Blog | Thursday, December 4, 2008

Is health care the new Hummer?


Rationing is in. First, we learned that we all need to cut back on our carbon output, then it was discretionary spending that had to be restricted. Now, some health care analysts are pointing out the painful truth that the only affordable, equitable way to provide health care may be to ration it.

Daniel Callahan of the Hastings Center has recently stirred controversy on the issue, with a New York Times blog post describing his rationing plan. Basically, he suggests that Medicare coverage for very expensive therapies (like open-heart surgery) be cut off once patients hit age 80. By the way, it seems important to note that Dr. Callahan himself is 78. "Our society can not, and should not, promise open-ended, progress-driven medical care that is indifferent to costs," he concluded.

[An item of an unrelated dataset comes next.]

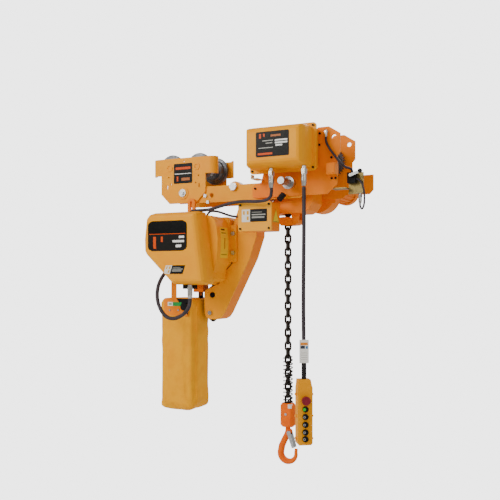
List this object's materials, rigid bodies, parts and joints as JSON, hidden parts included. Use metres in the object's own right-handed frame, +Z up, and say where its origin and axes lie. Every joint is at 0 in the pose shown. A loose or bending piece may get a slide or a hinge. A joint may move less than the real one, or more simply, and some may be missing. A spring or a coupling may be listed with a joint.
{
  "type": "motor trolley hoist",
  "caption": "Low-headroom chain hoist hung from an idler and a driven beam trolley, with chain bag, hook block and push-button pendant.",
  "frame": {"origin": "on the load line, at the running surface of the beam's lower flange", "axes": "+X along the beam, from the idler trolley to the driven one; -Y to the control side; +Z up"},
  "size_m": [1.0326, 0.668, 1.4824],
  "materials": {
    "yellow_paint": "semi-gloss enamel over castings and sheet",
    "orange_paint": "semi-gloss enamel over steel plate",
    "cast_wheel": "machined tread, as-cast web",
    "turned_steel": "turned",
    "zinc_steel": "bright zinc plate",
    "nickel_brass": "nickel plate",
    "chain_steel": "blackened and oiled",
    "spring_steel": "black oxide",
    "stator_copper": "varnished winding and laminations",
    "black_plastic": "moulded",
    "lid_paint": "semi-gloss enamel",
    "bag_cloth": "coated woven cloth",
    "cable_rubber": "matt sheath",
    "pendant_plastic": "moulded",
    "red_plastic": "moulded",
    "green_plastic": "moulded"
  },
  "bodies": {
    "frame": {"idler_plate_near": "yellow_paint", "idler_plate_far": "yellow_paint", "side_bars": "yellow_paint", "arm_frame": "yellow_paint", "gear_case": "yellow_paint", "front_cover": "yellow_paint", "motor_housing": "yellow_paint", "fan_cover": "yellow_paint", "control_box_base": "yellow_paint", "control_box_cover": "yellow_paint", "drive_plate_near": "orange_paint", "drive_plate_far": "orange_paint", "sheave_housing": "orange_paint", "arm_cover": "orange_paint", "brackets": "orange_paint", "junction_box": "orange_paint", "trolley_gearbox": "orange_paint", "trolley_motor": "orange_paint", "axles_and_shafts": "turned_steel", "sheave_pins": "turned_steel", "fasteners": "zinc_steel", "cable_glands": "nickel_brass", "chain_run": "chain_steel", "chain_fall": "chain_steel", "motor_stator": "stator_copper", "switchgear": "black_plastic", "limit_switch": "black_plastic", "junction_lid": "lid_paint", "chain_bag": "bag_cloth", "wiring": "cable_rubber"},
    "idler_wheel_near_left": {"idler_wheel_near_left": "cast_wheel"},
    "idler_wheel_near_right": {"idler_wheel_near_right": "cast_wheel"},
    "idler_wheel_far_left": {"idler_wheel_far_left": "cast_wheel"},
    "idler_wheel_far_right": {"idler_wheel_far_right": "cast_wheel"},
    "drive_wheel_near_left": {"drive_wheel_near_left": "cast_wheel"},
    "drive_wheel_near_right": {"drive_wheel_near_right": "cast_wheel"},
    "geared_wheel_left": {"geared_wheel_left": "cast_wheel"},
    "geared_wheel_right": {"geared_wheel_right": "cast_wheel"},
    "drive_pinion": {"drive_pinion": "turned_steel"},
    "upper_sheave": {"upper_sheave": "chain_steel"},
    "guide_sheave": {"guide_sheave": "chain_steel"},
    "lower_sheave": {"lower_sheave": "chain_steel"},
    "load_sheave": {"load_sheave": "chain_steel"},
    "counter_gear": {"counter_gear": "turned_steel"},
    "motor_rotor": {"motor_rotor": "turned_steel"},
    "hook_block": {"hook_block": "orange_paint", "buffer_spring": "spring_steel", "chain_tail": "chain_steel"},
    "hook": {"hook": "orange_paint"},
    "latch": {"hook_latch": "zinc_steel"},
    "limit_lever": {"limit_lever": "orange_paint"},
    "switch_lever": {"switch_lever": "turned_steel"},
    "pendant": {"pendant_case": "pendant_plastic", "pendant_cable": "cable_rubber"},
    "stop_button": {"stop_button": "red_plastic"},
    "start_button": {"start_button": "green_plastic"},
    "up_button": {"up_button": "black_plastic"},
    "down_button": {"down_button": "black_plastic"},
    "left_button": {"left_button": "black_plastic"},
    "right_button": {"right_button": "black_plastic"}
  },
  "joints": [
    {"name": "idler_near_left_spin", "type": "hinge", "parent": "frame", "child": "idler_wheel_near_left", "pos_m": [-0.5595, -0.06, 0.05], "axis": [0, 1, 0], "continuous": true},
    {"name": "idler_near_right_spin", "type": "hinge", "parent": "frame", "child": "idler_wheel_near_right", "pos_m": [-0.4125, -0.06, 0.05], "axis": [0, 1, 0], "continuous": true},
    {"name": "idler_far_left_spin", "type": "hinge", "parent": "frame", "child": "idler_wheel_far_left", "pos_m": [-0.5595, 0.06, 0.05], "axis": [0, 1, 0], "continuous": true},
    {"name": "idler_far_right_spin", "type": "hinge", "parent": "frame", "child": "idler_wheel_far_right", "pos_m": [-0.4125, 0.06, 0.05], "axis": [0, 1, 0], "continuous": true},
    {"name": "drive_near_left_spin", "type": "hinge", "parent": "frame", "child": "drive_wheel_near_left", "pos_m": [0.02079, -0.06, 0.05], "axis": [0, 1, 0], "continuous": true},
    {"name": "drive_near_right_spin", "type": "hinge", "parent": "frame", "child": "drive_wheel_near_right", "pos_m": [0.17321, -0.06, 0.05], "axis": [0, 1, 0], "continuous": true},
    {"name": "geared_left_spin", "type": "hinge", "parent": "frame", "child": "geared_wheel_left", "pos_m": [0.02079, 0.06, 0.05], "axis": [0, 1, 0], "continuous": true},
    {"name": "geared_right_spin", "type": "hinge", "parent": "frame", "child": "geared_wheel_right", "pos_m": [0.17321, 0.06, 0.05], "axis": [0, 1, 0], "continuous": true},
    {"name": "drive_pinion_spin", "type": "hinge", "parent": "frame", "child": "drive_pinion", "pos_m": [0.097, 0.09, 0.006], "axis": [0, 1, 0], "continuous": true},
    {"name": "hook_lift", "type": "slide", "parent": "frame", "child": "hook_block", "axis": [0, 0, 1], "range_m": [0, 0.48], "deforming": ["chain_fall"]},
    {"name": "upper_sheave_spin", "type": "hinge", "parent": "frame", "child": "upper_sheave", "pos_m": [-0.05, 0, -0.115], "axis": [0, 1, 0], "range_deg": [-551, 0]},
    {"name": "lower_sheave_spin", "type": "hinge", "parent": "frame", "child": "lower_sheave", "pos_m": [-0.374, 0, -0.627], "axis": [0, 1, 0], "range_deg": [0, 983.2]},
    {"name": "guide_sheave_spin", "type": "hinge", "parent": "frame", "child": "guide_sheave", "pos_m": [-0.362, 0, -0.544], "axis": [0, 1, 0], "range_deg": [0, 688.5]},
    {"name": "load_sheave_spin", "type": "hinge", "parent": "frame", "child": "load_sheave", "pos_m": [-0.348, 0, -0.38], "axis": [0, 1, 0], "range_deg": [-574, 0]},
    {"name": "counter_gear_spin", "type": "hinge", "parent": "frame", "child": "counter_gear", "pos_m": [-0.39996, 0, -0.35], "axis": [0, 1, 0], "range_deg": [0, 1719.9]},
    {"name": "motor_rotor_spin", "type": "hinge", "parent": "frame", "child": "motor_rotor", "pos_m": [-0.44759, 0, -0.3225], "axis": [0, 1, 0], "range_deg": [-4584.7, 0]},
    {"name": "hook_swivel", "type": "hinge", "parent": "hook_block", "child": "hook", "pos_m": [0, 0, -1.12], "axis": [0, 0, 1], "continuous": true},
    {"name": "latch_pivot", "type": "hinge", "parent": "hook", "child": "latch", "pos_m": [0.006, 0, -1.15], "axis": [0, 1, 0], "range_deg": [0, 18], "stiffness_Nm_per_rad": 0.15, "springref_deg": -22.92},
    {"name": "limit_lever_pivot", "type": "hinge", "parent": "frame", "child": "limit_lever", "pos_m": [0.05, 0, -0.212], "axis": [0, 1, 0], "range_deg": [0, 8], "stiffness_Nm_per_rad": 8, "springref_deg": -3.44},
    {"name": "switch_lever_pivot", "type": "hinge", "parent": "frame", "child": "switch_lever", "pos_m": [0.321, -0.095, -0.034], "axis": [0, 1, 0], "range_deg": [-25, 25], "stiffness_Nm_per_rad": 3},
    {"name": "pendant_swing", "type": "hinge", "parent": "frame", "child": "pendant", "pos_m": [0.169, -0.23, -0.088], "axis": [0, 1, 0], "range_deg": [-15, 15]},
    {"name": "stop_press", "type": "slide", "parent": "pendant", "child": "stop_button", "axis": [-0.5878, 0.809, 0], "range_m": [0, 0.005], "stiffness_N_per_m": 500, "springref_m": -0.002},
    {"name": "start_press", "type": "slide", "parent": "pendant", "child": "start_button", "axis": [-0.5878, 0.809, 0], "range_m": [0, 0.005], "stiffness_N_per_m": 500, "springref_m": -0.002},
    {"name": "up_press", "type": "slide", "parent": "pendant", "child": "up_button", "axis": [-0.5878, 0.809, 0], "range_m": [0, 0.005], "stiffness_N_per_m": 500, "springref_m": -0.002},
    {"name": "down_press", "type": "slide", "parent": "pendant", "child": "down_button", "axis": [-0.5878, 0.809, 0], "range_m": [0, 0.005], "stiffness_N_per_m": 500, "springref_m": -0.002},
    {"name": "left_press", "type": "slide", "parent": "pendant", "child": "left_button", "axis": [-0.5878, 0.809, 0], "range_m": [0, 0.005], "stiffness_N_per_m": 500, "springref_m": -0.002},
    {"name": "right_press", "type": "slide", "parent": "pendant", "child": "right_button", "axis": [-0.5878, 0.809, 0], "range_m": [0, 0.005], "stiffness_N_per_m": 500, "springref_m": -0.002}
  ],
  "couplings": [
    {"joint": "upper_sheave_spin", "follows": "hook_lift", "rad_per_m": -20},
    {"joint": "lower_sheave_spin", "follows": "hook_lift", "rad_per_m": 35.714},
    {"joint": "guide_sheave_spin", "follows": "hook_lift", "rad_per_m": 25},
    {"joint": "load_sheave_spin", "follows": "hook_lift", "rad_per_m": -20.833},
    {"joint": "counter_gear_spin", "follows": "hook_lift", "rad_per_m": 62.5},
    {"joint": "motor_rotor_spin", "follows": "hook_lift", "rad_per_m": -166.67},
    {"joint": "geared_right_spin", "follows": "geared_left_spin", "ratio": 1},
    {"joint": "drive_pinion_spin", "follows": "geared_left_spin", "ratio": -2.6667}
  ]
}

Sound outlandish? Not to the Brits, who are already doing something along these lines. Another NYT article discusses NICE, the British government institute that decides whether a therapy is cost-effective enough to be covered. Their cut-point right now for life-extending cancer drugs is about $22,000 for per 6 months of life gained. The policy raises a whole heap of protest from pharma companies (who the article pretty well puts through the ringer) and patient advocates. Even so, numerous other countries are looking at the British example to deal with their ballooning health care costs, the NYT says.

"What price is life?" asks a woman in the article whose husband was denied an expensive drug. It's a tough question, but one which bureaucrats, health experts and politicians might soon have to answer. Is rationing the only solution?